Run live deals through the pipeline for a week or two with the friction turned all the way down. Watch where people hesitate. The hesitation points are your real configuration problems, and they're invisible from a planning doc. Only once the manual motion feels natural do you layer in automation — a follow-up task when a deal stalls, a task created when a new lead arrives — to remove the busywork humans shouldn't be doing. Automation built on top of a habit reinforces it; automation built on top of nothing just fires into the void.

Phase 4: make adoption the manager's job, not the tool's

No software adopts itself. Adoption is set at the top, and it's decided by one behavior: whether decisions get made off the CRM. If the manager runs the pipeline review off the system — "what does the record say?" — the CRM becomes the source of truth and reps keep it current because that's where the action is. If the manager keeps a private spreadsheet, the rollout is already dead; they've told the team the CRM doesn't count. This is the core lesson of getting a team to actually use the CRM, and no implementation plan survives without it.

Make the system the only place the answers live. When "are we going to hit the number?" is answered by a report instead of a meeting, the CRM stops being optional.

A realistic timeline

For a small team, this is weeks, not quarters:

  1. Week 1: Phase 0 and 1 — write the success sentence, configure one pipeline and a handful of fields.
  2. Week 2: Phase 2 — import a clean slice, standardize key fields.
  3. Weeks 3–4: Phase 3 — run real deals through it, smooth the friction, then add the first one or two automations.
  4. Ongoing: Phase 4 — every decision off the system, light monthly hygiene, add complexity only when the one-sentence goal demands it.

If your rollout is scheduled in quarters, that's usually a sign you're trying to implement an enterprise suite a small team will never fully use — which is a tool-choice problem, not an implementation one.
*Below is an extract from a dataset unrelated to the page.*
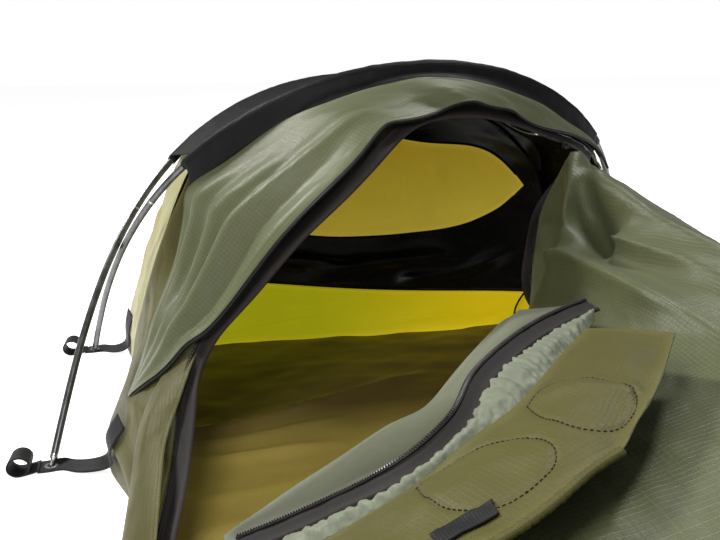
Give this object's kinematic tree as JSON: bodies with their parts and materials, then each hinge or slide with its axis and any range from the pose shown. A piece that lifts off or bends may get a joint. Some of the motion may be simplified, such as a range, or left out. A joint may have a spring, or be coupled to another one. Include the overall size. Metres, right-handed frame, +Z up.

Run the whole rollout on the system you're adopting

The quiet advantage of a lightweight CRM is that the implementation plan and the tool are the same thing: the pipeline you configure, the clean contacts you import, the tasks that carry your follow-ups, and the reports the manager runs decisions off of all live in one place from week one. In Hitt CRM, lifecycle staging and lead scoring are computed from real activity, so the system maintains its own freshness instead of depending on perfect manual discipline — which is exactly what keeps a rollout alive past month two.

The takeaway

A CRM rollout fails not because the software is wrong but because the team never formed the habit of using it. Beat that by defining success in one sentence, configuring the minimum instead of the maximum, importing clean instead of everything, getting humans fluent before you automate, and making every decision off the system so adoption is the manager's behavior rather than the tool's wish. Do it in phases over weeks, keep the scope ruthlessly tied to the goal, and the CRM becomes the place the work actually happens instead of the tool everyone quietly abandoned by spring.